Indeed, PC sales during the Christmas holidays buying season were lower than expected and the lack of demand for Windows 8 was blamed for the disappointing hardware sales, as we reported at the time.
But maybe that disappointing holiday season was down to lack of consumer confidence, along with economic constraints. Perhaps people didn't have very much money to spend.
However, first quarter PC sales results reported yesterday have shown that my predictions were right. Windows 8 has been, for the PC industry as a whole if not immediately for Microsoft, a disaster.
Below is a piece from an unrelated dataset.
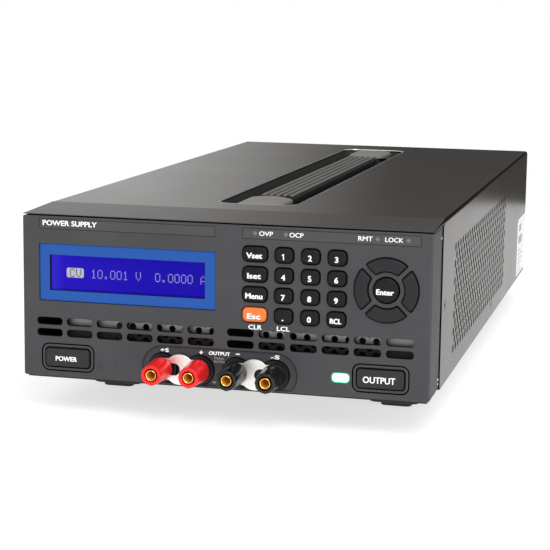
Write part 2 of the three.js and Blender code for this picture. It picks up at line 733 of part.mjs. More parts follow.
add("base_chassis", "steel", baseChassis());
add("top_cover", "paint", topCover());
add("rear_panel", "steel", rearPanel());
addFront();
addPosts();
addStrap();
for (const [end, front] of [["front", FOOT.front], ["rear", FOOT.rear]]) {
  add(`foot_${end}_left`, "rubber", foot(-1, front));
  add(`foot_${end}_right`, "rubber", foot(1, front));
}
add("fan_frame", "black", fanFrame());
add("fan_rotor", "black", fanRotor());
add("mains_inlet", "black", mainsInlet());
add("rear_terminals", "black", rearTerminals());
add("main_board", "board", mainBoard());
add("transformer", "copper", transformer());
add("heat_sink", "aluminium", heatSink());

// The origin is under the middle of the object's box, on the surface that the feet stand on.
const MIDDLE = (CASE.depth + TERMINAL_REACH - POST_REACH) / 2;
supply.position.set(0, -MIDDLE, FOOT_HEIGHT);
const bench = new THREE.Group();
bench.add(supply);

export default bench;
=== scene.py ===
"""Bench power supply: the visual model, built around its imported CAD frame.

Lengths are in millimetres in the instrument's own axes: x to the right from the middle, y to the
back from the front face, z up from the underside of the case. at() turns them into the frame.
"""
import math

import bmesh
import bpy
from mathutils import Matrix, Vector
from mathutils.geometry import delaunay_2d_cdt


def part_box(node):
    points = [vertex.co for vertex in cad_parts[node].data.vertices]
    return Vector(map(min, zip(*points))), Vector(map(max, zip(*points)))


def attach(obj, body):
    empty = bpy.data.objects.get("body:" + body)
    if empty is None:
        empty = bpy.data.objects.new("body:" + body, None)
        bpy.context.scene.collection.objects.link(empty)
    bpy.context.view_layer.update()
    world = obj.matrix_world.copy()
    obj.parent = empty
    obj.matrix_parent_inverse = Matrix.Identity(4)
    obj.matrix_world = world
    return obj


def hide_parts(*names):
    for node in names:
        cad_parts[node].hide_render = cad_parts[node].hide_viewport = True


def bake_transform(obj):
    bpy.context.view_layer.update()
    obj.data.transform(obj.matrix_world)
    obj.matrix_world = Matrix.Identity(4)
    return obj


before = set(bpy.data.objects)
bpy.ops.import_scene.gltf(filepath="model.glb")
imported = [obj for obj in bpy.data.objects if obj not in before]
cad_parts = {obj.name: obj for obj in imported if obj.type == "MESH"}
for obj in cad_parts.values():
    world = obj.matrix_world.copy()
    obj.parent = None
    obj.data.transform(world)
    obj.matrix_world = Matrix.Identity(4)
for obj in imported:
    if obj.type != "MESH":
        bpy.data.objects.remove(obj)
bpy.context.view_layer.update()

MM = 0.001
FRONT_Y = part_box("front_bezel")[0].y
UNDERSIDE_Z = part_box("base_chassis")[0].z


def at(x, y, z):
    """A point given in instrument millimetres, in the frame's metres."""
    return Vector((x * MM, FRONT_Y + y * MM, UNDERSIDE_Z + z * MM))


def node_box(node):
    """Lowest and highest corner of a CAD node, in instrument millimetres."""
    low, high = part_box(node)
    return [(p.x / MM, (p.y - FRONT_Y) / MM, (p.z - UNDERSIDE_Z) / MM) for p in (low, high)]


# ---- Camera -----------------------------------------------------------------------------------
VIEW_FROM = (0.231442, -1.01621, 0.218124)  # metres, solved from the case's edges in the photo
VIEW_TURN = (-0.248, 0.166, 0.013)  # yaw, pitch and roll in radians
LENS, SENSOR, NEAREST = 110.2, 36, 0.05


def make_camera():
    """The photograph's own viewpoint."""
    yaw, pitch, roll = VIEW_TURN
    forward = Vector((
        math.sin(yaw) * math.cos(pitch), math.cos(yaw) * math.cos(pitch), -math.sin(pitch),
    ))
    level = Vector((math.cos(yaw), -math.sin(yaw), 0))
    up = level.cross(forward)
    right = math.cos(roll) * level + math.sin(roll) * up
    top = math.cos(roll) * up - math.sin(roll) * level
    data = bpy.data.cameras.new("camera")
    data.lens = LENS
    data.sensor_width = SENSOR
    data.clip_start = NEAREST
    camera = bpy.data.objects.new("camera", data)
    place = Matrix((right, top, -forward)).transposed().to_4x4()
    place.translation = VIEW_FROM
    camera.matrix_world = place
    bpy.context.scene.collection.objects.link(camera)
    bpy.context.scene.camera = camera


make_camera()

# ---- Sizes, in millimetres --------------------------------------------------------------------
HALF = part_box("top_cover")[1].x / MM
TOP = node_box("top_cover")[1][2]
REAR = node_box("top_cover")[1][1]
SKIN = 0.06  # how far the cover's paint stays inside the frame's box, room for the label
SIDE_X = HALF - SKIN
CORNER = 2.0  # radius of the cover's long top edges
SHEET = 1.2  # thickness of the cover's sheet metal
PLATE = 2.6  # thickness of the bezel's front wall
BEZEL_DEPTH = 33
BROW = 39.5  # how far back the sloped brow runs

# Windows and strips are given as left, right, bottom, top; rows and columns by their middles.
WINDOW = (-98.3, -3.0, 41.1, 71.2)
STRIPS = {"name_strip": (-98, -3.5, 78.8, 84.2), "indicator_strip": (10.7, 101.3, 78.8, 84.2)}
KEY_ROWS = (71.5, 61.2, 50.95, 40.6)
KEY_COLUMNS = (
    (17.85, 13.0, ("vset", "iset", "menu", "esc")),
    (32.85, 9.7, ("1", "4", "7", "point")),
    (46.4, 9.7, ("2", "5", "8", "0")),
    (59.95, 9.7, ("3", "6", "9", "recall")),
)
KEY_HIGH = 7.3
KEY_NARROWER = 0.6  # the rubber cap is this much narrower than its solid, and sits lower left
KEY_DROP = 0.2
KEY_CORNER = 2.5
KEY_SLACK = 0.55  # gap between a key and its hole
KEY_FACE = -1.5
KEY_BACK = 8
KEY_FLANGE = 0.8  # how far a key's stop stands out behind the bezel
PAD_X, PAD_Z = 84.5, 56.5
PAD_ENTER, PAD_INNER, PAD_OUTER, PAD_SPLIT = 6.35, 9.55, 15.95, 3.3
SLOT_WIDE, SLOT_HIGH, SLOT_CORNER, SLOT_PITCH, SLOT_COUNT = 13.9, 3.9, 1.7, 16.36, 6
SLOT_ROWS = (30.5, 24.5)
SLOT_GROUPS = (-51.65, 51.05)
PUSH_X, PUSH_Z, PUSH_WIDE, PUSH_HIGH, PUSH_CORNER, PUSH_FACE = 82.6, 11.6, 23.7, 9.4, 1.6, -1.2
LAMP = (62.25, 10.9, 8.2, 4.0, 1.7)  # middle in x and z, width, height and corner radius
POST_Z = 9.8
POSTS = {"sense_plus": -31.0, "plus": -11.4, "minus": 8.3, "sense_minus": 28.2}
POCKET = (-1.05, 80.9, 11.0)  # middle, width and radius of the recess behind the posts
POCKET_SINK = 1.2
COLLAR = 7.7  # radius of the insulating collar round each post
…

Here's a brief summary of evidence to support the above claim. IDC reported that first quarter global PC shipments fell 14 percent. Gartner reckoned the drop at 11 percent, because it counted hybrid laptop/tablet machines as PCs. First place HP's PC sales fell nearly 24 percent, Lenovo's sales were flat, Dell's sales were down almost 11 percent, Acer's sales fell more than 31 percent and Asus' sales were off by 10 percent.
Even the mainstream media in the US noticed that PC sales fell off a cliff in the first quarter, and placed a large part of the blame squarely where it belongs, on Windows 8. The Associated Press said, in an article that appeared in many US newspapers and on their websites, "All signs so far point to Windows 8 being a flop."
Microsoft's update to Windows 8 called Windows Blue won't resolve the problem. That's going to be merely an incremental upgrade to add cosmetic details and provide features that should have been in the initial release anyway. That's just how Microsoft always works. People with long memories might recall that the first release of Microsoft Windows that worked was Windows 3.1, that is, the third version, plus one update.
The question facing the PC industry now is, what should it do about this? I would like to offer a suggestion.
In the last 10 years Microsoft has blundered twice in its attempts to redevelop Windows and force yet another operating system driven refresh cycle on the maturing PC market. It barely managed to do what was needed to fix its awful Windows Vista with Windows 7, but then it turned right around and stepped on itself and all the PC makers again with its poorly envisioned design of Windows 8.
Perhaps PC manufacturers should recognise that they are too dependent on Microsoft. The danger represented by a software monoculture doesn't apply to just system security, it also applies to their business models. PC makers should look at what Windows 8 cost them in terms of sales volume, and develop software source alternatives to Microsoft.
At least one PC vendor might understand this already and is taking steps to become more independent of Microsoft's desktop and tablet OS. Dell is selling a high-end Alienware X51 gaming system that is preloaded not with Windows, but with Ubuntu Linux. Although Dell has also just signed a deal with the Redmond firm to license Windows Embedded, so it's not quite cutting ties with Microsoft yet.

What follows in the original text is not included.